Exercise goal »
Copy out only those lines running from the line with "doc.recompute()" to the end of the listing, keeping each one exactly as it is.
— Start of Raw data —
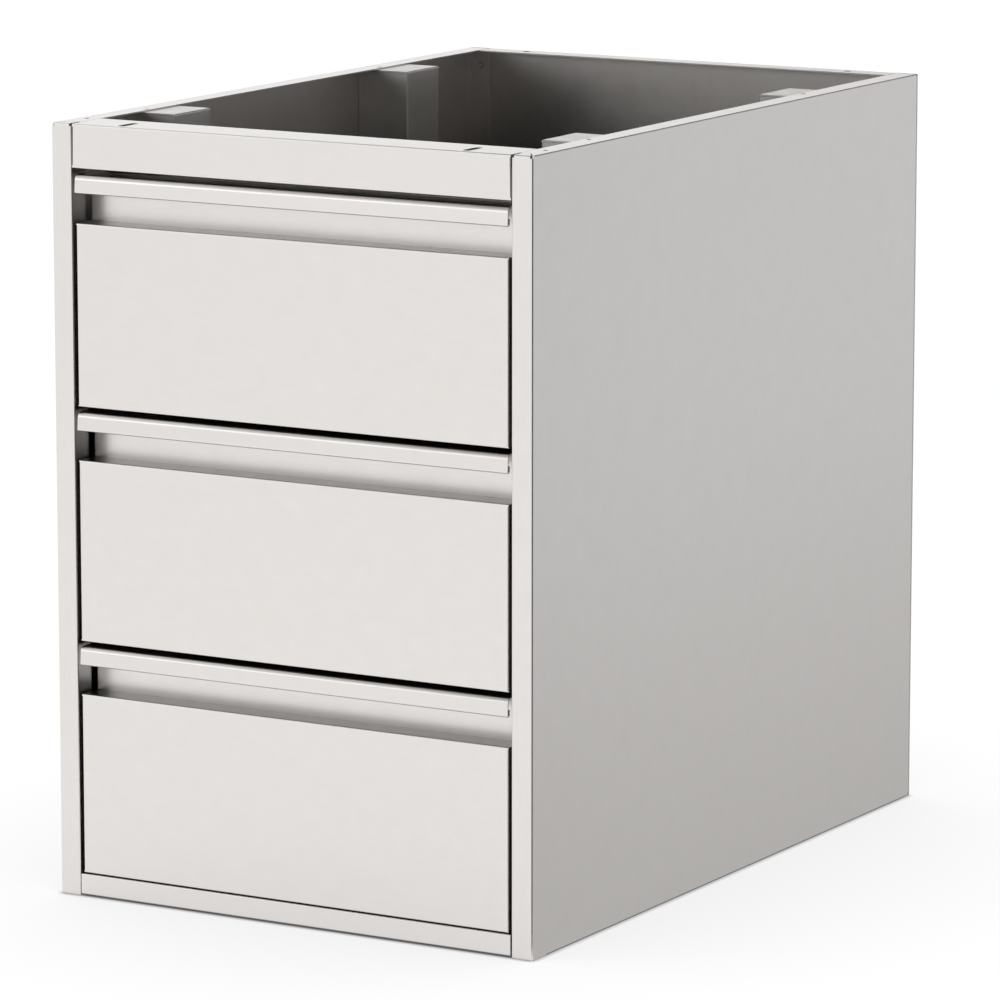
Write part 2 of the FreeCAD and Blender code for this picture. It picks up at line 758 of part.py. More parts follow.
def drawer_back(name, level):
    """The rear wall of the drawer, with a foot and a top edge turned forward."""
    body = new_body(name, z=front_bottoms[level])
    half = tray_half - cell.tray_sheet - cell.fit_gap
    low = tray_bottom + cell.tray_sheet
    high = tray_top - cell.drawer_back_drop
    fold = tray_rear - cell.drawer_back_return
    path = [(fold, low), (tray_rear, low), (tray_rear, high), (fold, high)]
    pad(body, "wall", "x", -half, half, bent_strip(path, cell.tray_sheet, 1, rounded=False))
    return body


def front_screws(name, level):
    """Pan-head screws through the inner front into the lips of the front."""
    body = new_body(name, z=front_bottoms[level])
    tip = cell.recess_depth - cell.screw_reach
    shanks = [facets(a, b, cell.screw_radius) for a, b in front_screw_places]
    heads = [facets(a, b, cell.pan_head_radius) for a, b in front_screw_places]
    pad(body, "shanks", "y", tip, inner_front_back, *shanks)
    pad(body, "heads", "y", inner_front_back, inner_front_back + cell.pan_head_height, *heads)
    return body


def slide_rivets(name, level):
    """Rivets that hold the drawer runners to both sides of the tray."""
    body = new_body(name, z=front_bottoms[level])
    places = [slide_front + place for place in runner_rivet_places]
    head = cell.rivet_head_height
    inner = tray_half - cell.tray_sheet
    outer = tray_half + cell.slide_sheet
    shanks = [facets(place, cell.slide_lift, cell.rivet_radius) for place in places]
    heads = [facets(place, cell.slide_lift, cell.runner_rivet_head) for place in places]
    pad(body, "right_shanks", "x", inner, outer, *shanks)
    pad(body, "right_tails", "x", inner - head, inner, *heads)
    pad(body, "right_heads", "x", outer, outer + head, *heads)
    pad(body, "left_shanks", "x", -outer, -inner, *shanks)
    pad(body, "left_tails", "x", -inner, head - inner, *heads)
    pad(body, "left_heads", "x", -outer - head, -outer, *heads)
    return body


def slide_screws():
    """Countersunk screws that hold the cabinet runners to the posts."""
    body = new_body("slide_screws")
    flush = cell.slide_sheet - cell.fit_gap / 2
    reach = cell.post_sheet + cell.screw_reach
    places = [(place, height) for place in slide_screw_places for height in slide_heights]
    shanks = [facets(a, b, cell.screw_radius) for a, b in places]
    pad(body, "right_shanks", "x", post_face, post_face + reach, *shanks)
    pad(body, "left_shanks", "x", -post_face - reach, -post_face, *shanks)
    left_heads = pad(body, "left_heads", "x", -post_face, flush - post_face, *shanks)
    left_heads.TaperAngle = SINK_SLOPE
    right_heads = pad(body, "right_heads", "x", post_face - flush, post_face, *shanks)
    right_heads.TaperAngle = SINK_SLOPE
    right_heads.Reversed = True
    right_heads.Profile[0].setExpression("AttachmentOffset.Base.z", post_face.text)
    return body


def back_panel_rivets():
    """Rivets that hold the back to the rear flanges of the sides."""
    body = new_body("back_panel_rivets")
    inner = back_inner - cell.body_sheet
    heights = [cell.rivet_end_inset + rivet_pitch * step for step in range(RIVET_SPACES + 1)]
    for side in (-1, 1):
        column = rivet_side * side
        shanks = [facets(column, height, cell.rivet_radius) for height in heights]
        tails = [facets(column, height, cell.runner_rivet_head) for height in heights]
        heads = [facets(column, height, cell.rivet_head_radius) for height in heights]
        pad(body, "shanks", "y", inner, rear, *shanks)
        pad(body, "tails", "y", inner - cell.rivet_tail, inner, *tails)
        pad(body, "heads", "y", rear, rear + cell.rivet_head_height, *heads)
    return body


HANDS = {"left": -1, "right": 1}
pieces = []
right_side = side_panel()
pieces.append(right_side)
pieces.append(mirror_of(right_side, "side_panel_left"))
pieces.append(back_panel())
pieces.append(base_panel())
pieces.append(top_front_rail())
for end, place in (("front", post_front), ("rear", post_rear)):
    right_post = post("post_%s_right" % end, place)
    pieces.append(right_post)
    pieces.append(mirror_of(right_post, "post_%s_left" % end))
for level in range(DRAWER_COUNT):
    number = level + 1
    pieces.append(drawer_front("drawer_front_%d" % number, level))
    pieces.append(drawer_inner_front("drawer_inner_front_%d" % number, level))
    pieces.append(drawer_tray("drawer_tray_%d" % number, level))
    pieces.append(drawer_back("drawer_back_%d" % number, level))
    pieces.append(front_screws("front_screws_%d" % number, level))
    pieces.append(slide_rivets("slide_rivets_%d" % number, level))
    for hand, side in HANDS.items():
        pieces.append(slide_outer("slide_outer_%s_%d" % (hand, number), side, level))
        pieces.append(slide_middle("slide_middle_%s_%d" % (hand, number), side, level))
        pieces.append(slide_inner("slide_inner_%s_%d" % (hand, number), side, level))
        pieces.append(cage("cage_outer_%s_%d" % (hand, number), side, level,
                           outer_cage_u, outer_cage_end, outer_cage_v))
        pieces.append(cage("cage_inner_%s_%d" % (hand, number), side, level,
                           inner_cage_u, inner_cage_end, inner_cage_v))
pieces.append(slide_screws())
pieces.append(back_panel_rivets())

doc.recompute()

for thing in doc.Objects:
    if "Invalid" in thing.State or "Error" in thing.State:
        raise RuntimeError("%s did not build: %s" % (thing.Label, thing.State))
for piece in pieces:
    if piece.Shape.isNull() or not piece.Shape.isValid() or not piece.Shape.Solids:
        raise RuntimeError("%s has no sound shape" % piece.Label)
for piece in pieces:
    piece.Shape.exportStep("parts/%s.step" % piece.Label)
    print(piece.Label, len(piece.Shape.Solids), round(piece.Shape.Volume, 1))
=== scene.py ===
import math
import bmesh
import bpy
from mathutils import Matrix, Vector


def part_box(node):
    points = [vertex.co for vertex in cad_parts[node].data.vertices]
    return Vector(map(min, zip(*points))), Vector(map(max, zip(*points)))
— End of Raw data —
Task result »
doc.recompute()

for thing in doc.Objects:
    if "Invalid" in thing.State or "Error" in thing.State:
        raise RuntimeError("%s did not build: %s" % (thing.Label, thing.State))
for piece in pieces:
    if piece.Shape.isNull() or not piece.Shape.isValid() or not piece.Shape.Solids:
        raise RuntimeError("%s has no sound shape" % piece.Label)
for piece in pieces:
    piece.Shape.exportStep("parts/%s.step" % piece.Label)
    print(piece.Label, len(piece.Shape.Solids), round(piece.Shape.Volume, 1))
=== scene.py ===
import math
import bmesh
import bpy
from mathutils import Matrix, Vector


def part_box(node):
    points = [vertex.co for vertex in cad_parts[node].data.vertices]
    return Vector(map(min, zip(*points))), Vector(map(max, zip(*points)))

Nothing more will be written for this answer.